The Chateau-Thierry American Monument commemorates those American soldiers who fought in the region during World War I, such as those who took part in the Second Battle of the Marne.
Overlooking the River Marne, the granite structure of the Chateau-Thierry American Monument is a commanding sight with its colonnades and heroic statues. Visitors to the Chateau-Thierry American Monument can learn about the battles which took place in the area using the orientation map on the monument.
The Somme 1916 Museum is part of the Circuit of Remembrance, a tour of the Picardie region of France dedicated to the Battle of the Somme. Based in a former crypt in the town of Albert which later acted as a Second World War underground shelter, the museum displays a series of exhibits relating to the Battle of the Somme, including original weaponry, uniforms and equipment as well as looking at the experiences of the soldiers in the trenches.
The museum uses a variety of methods to try and recreate soldiers’ lives, immersing visitors in the experience with imagery, sound effects and lighting. Guided tours are available in English, French and German as are films in the museum’s projection room.
The Ulster Memorial Tower in Thiepval in France is a 70-foot high stone structure built as a memorial to the men of Ulster who fought and gave their lives during World War I. The first memorial to be built on the Western Front, the Ulster Memorial is a replica of Helen’s Tower, an important monument which is located in County Down in Northern Ireland.
Located on what was the German front line during the Battle of the Somme, the memorial faces Thiepval Wood, the site from which the 36th (Ulster) Division made its charge on the first day of the famous offensive, 1 July 1916. Today, the site offers guided tours of these woods from its visitor centre. Inside, visitors can view the plaques dedicated to the Irish soldiers, several paintings and visit its memorial chapel.
Fort Douaumont was one of the strongest, most state of the art forts in France at the time of the First World War. However, in 1916, it was destroyed during the Battle of Verdun and today it lies as one of many ruined First World War Battlefields in France.
Today, visitors can see Fort Douaumont as it was at the end of World War One. You can take a tour through its three levels and see the guns, turrets and weaponry which remain.

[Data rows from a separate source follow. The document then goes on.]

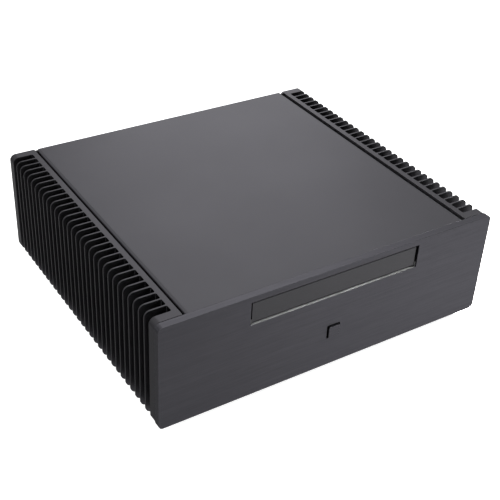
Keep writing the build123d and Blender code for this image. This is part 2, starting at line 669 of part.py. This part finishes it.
nut = nut - cyl((ix, REAR_Y0 - 4, iz), (0, 1, 0), 4.02, 5)
save("dc_inlet_nut", nut)

print("frame: y shift %.3f  z shift %.3f" % (-Y_MID, FOOT_H))
print("fin gap %.3f first gap at %.3f end block %.3f" % (FIN_GAP, FIRST_GAP, FIRST_GAP - HS_Y0))
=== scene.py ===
import json
import math

import bmesh
import bpy
from mathutils import Matrix, Vector


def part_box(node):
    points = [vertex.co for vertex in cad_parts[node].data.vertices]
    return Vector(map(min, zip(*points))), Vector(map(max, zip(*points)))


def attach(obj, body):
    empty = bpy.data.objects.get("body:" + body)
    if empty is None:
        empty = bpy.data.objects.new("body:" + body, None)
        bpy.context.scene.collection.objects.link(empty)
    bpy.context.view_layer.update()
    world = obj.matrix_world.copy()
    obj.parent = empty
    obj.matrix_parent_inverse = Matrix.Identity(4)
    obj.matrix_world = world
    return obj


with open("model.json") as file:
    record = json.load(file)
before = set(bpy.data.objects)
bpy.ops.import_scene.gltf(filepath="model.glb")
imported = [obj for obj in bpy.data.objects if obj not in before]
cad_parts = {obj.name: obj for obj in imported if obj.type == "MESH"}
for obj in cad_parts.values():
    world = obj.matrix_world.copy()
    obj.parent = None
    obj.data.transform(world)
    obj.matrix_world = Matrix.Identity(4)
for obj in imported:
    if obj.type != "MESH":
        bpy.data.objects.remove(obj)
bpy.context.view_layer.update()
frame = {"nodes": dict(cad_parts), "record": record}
nodes = frame["nodes"]


# ---------------------------------------------------------------------------
# small helpers for node materials
# ---------------------------------------------------------------------------
class Mat:
    """A material with one Principled shader and a few ways to wire patterns into it."""

    def __init__(self, name, metallic=1.0, rough=0.4, color=(0.05, 0.05, 0.05), specular=0.5, tint=(1, 1, 1)):
        m = bpy.data.materials.new(name)
        m.use_nodes = True
        self.m = m
        self.nt = m.node_tree
        self.bsdf = next(n for n in self.nt.nodes if n.type == "BSDF_PRINCIPLED")
        self.bsdf.inputs["Metallic"].default_value = metallic
        self.bsdf.inputs["Roughness"].default_value = rough
        self.bsdf.inputs["Base Color"].default_value = (*color, 1.0)
        self.bsdf.inputs["Specular IOR Level"].default_value = specular
        self.bsdf.inputs["Specular Tint"].default_value = (*tint, 1.0)
        self.m.diffuse_color = (*color, 1.0)
        tc = self.nt.nodes.new("ShaderNodeTexCoord")
        self.obj = tc.outputs["Object"]
        self.gen = tc.outputs["Generated"]
        self.nrm = tc.outputs["Normal"]

    def link(self, a, b):
        self.nt.links.new(a, b)

    def mapping(self, src, scale=(1, 1, 1), loc=(0, 0, 0), rot=(0, 0, 0)):
        n = self.nt.nodes.new("ShaderNodeMapping")
        n.inputs["Scale"].default_value = scale
        n.inputs["Location"].default_value = loc
        n.inputs["Rotation"].default_value = rot
        self.link(src, n.inputs["Vector"])
        return n.outputs["Vector"]

    def noise(self, vec, scale, detail=2.0, rough=0.5, distortion=0.0):
        n = self.nt.nodes.new("ShaderNodeTexNoise")
        n.inputs["Scale"].default_value = scale
        n.inputs["Detail"].default_value = detail
        n.inputs["Roughness"].default_value = rough
        n.inputs["Distortion"].default_value = distortion
        self.link(vec, n.inputs["Vector"])
        return n.outputs["Fac"]

    def voronoi(self, vec, scale, feature="F1", distance="EUCLIDEAN"):
        n = self.nt.nodes.new("ShaderNodeTexVoronoi")
        n.feature = feature
        if feature != "DISTANCE_TO_EDGE":
            n.distance = distance
        n.inputs["Scale"].default_value = scale
        self.link(vec, n.inputs["Vector"])
        return n.outputs["Distance"]

    def rings(self, vec, scale, distortion=0.4):
        n = self.nt.nodes.new("ShaderNodeTexWave")
        n.wave_type = "RINGS"
        n.rings_direction = "Z"
        n.inputs["Scale"].default_value = scale
        n.inputs["Distortion"].default_value = distortion
        n.inputs["Detail"].default_value = 2.0
        self.link(vec, n.inputs["Vector"])
        return n.outputs["Fac"]

    def math(self, op, a, b):
        n = self.nt.nodes.new("ShaderNodeMath")
        n.operation = op
        for k, v in enumerate((a, b)):
            if isinstance(v, (int, float)):
                n.inputs[k].default_value = v
            else:
                self.link(v, n.inputs[k])
        return n.outputs["Value"]

    def facing(self, axis):
        """How far the surface faces along one axis: -1 to 1."""
        n = self.nt.nodes.new("ShaderNodeSeparateXYZ")
        self.link(self.nrm, n.inputs["Vector"])
        return n.outputs[axis]

    def faces(self, src, low, high, gain):
        """Scale a colour where a facing value lies between low and high."""
        k = self.remap(src, low, high, 0.0, 1.0)
        n = self.nt.nodes.new("ShaderNodeMix")
        n.data_type = "RGBA"
        n.blend_type = "MULTIPLY"
        self.link(k, n.inputs[0])
        n.inputs[7].default_value = (gain, gain, gain, 1.0)
        return n

    def tone(self, col, src, low, high, gain):
        """Painted light and shade: scale a colour on faces whose facing value lies between low and high."""
        n = self.faces(src, low, high, gain)
        self.link(col, n.inputs[6])
        return n.outputs[2]

    def place(self, axis):
        """Where the surface lies along one axis, in metres."""
        n = self.nt.nodes.new("ShaderNodeSeparateXYZ")
        self.link(self.obj, n.inputs["Vector"])
        return n.outputs[axis]

    def gained(self, col, mask, gain):
        """Multiply a colour by gain where mask is one."""
        k = self.math("ADD", self.math("MULTIPLY", mask, self.math("SUBTRACT", gain, 1.0)), 1.0)
        n = self.nt.nodes.new("ShaderNodeMix")
        n.data_type = "RGBA"
        n.blend_type = "MULTIPLY"
        n.inputs[0].default_value = 1.0
        self.link(col, n.inputs[6])
        self.link(k, n.inputs[7])
        return n.outputs[2]

    def remap(self, fac, lo, hi, out_lo, out_hi):
        n = self.nt.nodes.new("ShaderNodeMapRange")
        n.inputs["From Min"].default_value = lo
        n.inputs["From Max"].default_value = hi
        n.inputs["To Min"].default_value = out_lo
        n.inputs["To Max"].default_value = out_hi
        self.link(fac, n.inputs["Value"])
        return n.outputs["Result"]

    def ramp(self, fac, stops):
        n = self.nt.nodes.new("ShaderNodeValToRGB")
        el = n.color_ramp.elements
        while len(el) < len(stops):
            el.new(0.5)
        for e, (p, c) in zip(el, stops):
            e.position = p
            e.color = (*c, 1.0)
        self.link(fac, n.inputs["Fac"])
        return n.outputs["Color"]

    def mix(self, fac, a, b):
        n = self.nt.nodes.new("ShaderNodeMix")
        n.data_type = "RGBA"
        if isinstance(fac, (int, float)):
            n.inputs[0].default_value = fac
        else:
            self.link(fac, n.inputs[0])
        for socket, v in ((n.inputs[6], a), (n.inputs[7], b)):
            if isinstance(v, tuple):
                socket.default_value = (*v, 1.0)
            else:
                self.link(v, socket)
        return n.outputs[2]

    def color(self, src):
        self.link(src, self.bsdf.inputs["Base Color"])

    def rough(self, src):
        self.link(src, self.bsdf.inputs["Roughness"])

    def bump(self, height, distance, strength=1.0, normal=None):
        n = self.nt.nodes.new("ShaderNodeBump")
        n.inputs["Strength"].default_value = strength
        n.inputs["Distance"].default_value = distance
        self.link(height, n.inputs["Height"])
        if normal is not None:
            self.link(normal, n.inputs["Normal"])
        return n.outputs["Normal"]

    def soft_edge(self, radius, samples=4):
        n = self.nt.nodes.new("ShaderNodeBevel")
        n.samples = samples
        n.inputs["Radius"].default_value = radius
        return n.outputs["Normal"]

    def normal(self, src):
        self.link(src, self.bsdf.inputs["Normal"])


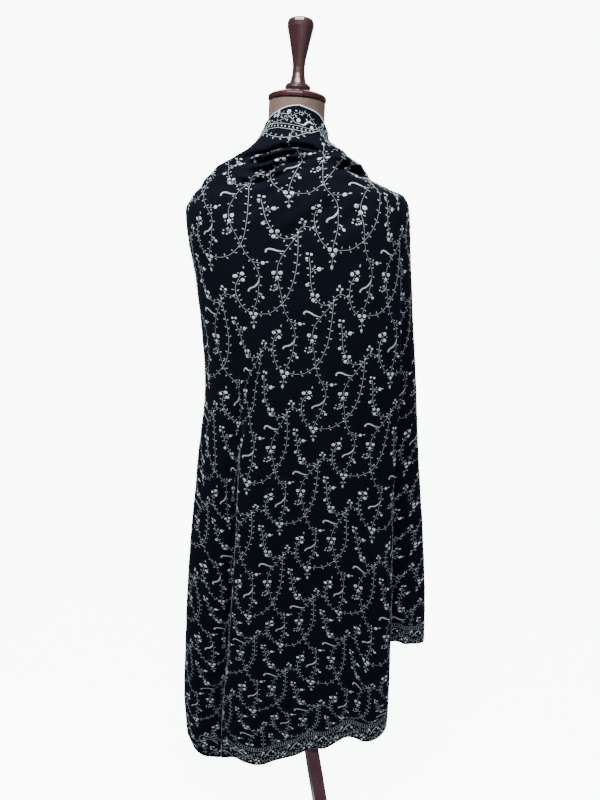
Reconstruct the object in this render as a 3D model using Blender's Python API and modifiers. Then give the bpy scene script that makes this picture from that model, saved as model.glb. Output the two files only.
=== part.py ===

Despite the destruction, much of Fort Douaumont is well preserved including the barrack rooms and command posts. There is also a graveyard.
The Newfoundland Memorial represents the best surviving trench system from WWI and commemorates the efforts of the 1st Battalion of the Canadian Newfoundland Regiment. The trenches at the site of the Newfoundland Memorial are some of the best preserved of their kind and offer visitors an invaluable insight into the conditions of the Great War. As such, it is amongst the best preserved French WW1 battlefields.
The memorial site consists of a number of areas, each of which are signposted, several cemeteries, memorials to the Newfoundland Division and to the Highland Division. The interpretation centre offers visitors can learn more about the origins of the Canadian soldiers and about the Somme.
The Douaumont Ossuary in Verdun is a memorial site to the soldiers who died whilst fighting in the Battle of Verdun during the First World War. The Ossuary houses the bones of approximately 130,000 unknown soldiers from both sides. These remains can been seen through small windows inside the Douaumont Ossuary and the Ossuary’s cloisters are lined with plaques of the names of fallen soldiers and the locations of where each body was recovered. It also has a chapel where ceremonies take place.
Made up of an imposing stone structure with a 46 metre tower and beautifully maintained fields which house a cemetery with the graves of a further 15,000 French soldiers, the Ossuary overlooks the battlefield of the Battle of Verdun. Visitors can climb to the top of its tower for panoramic views of these fields. The first floor of the Ossuary is dedicated to a museum of the First World War.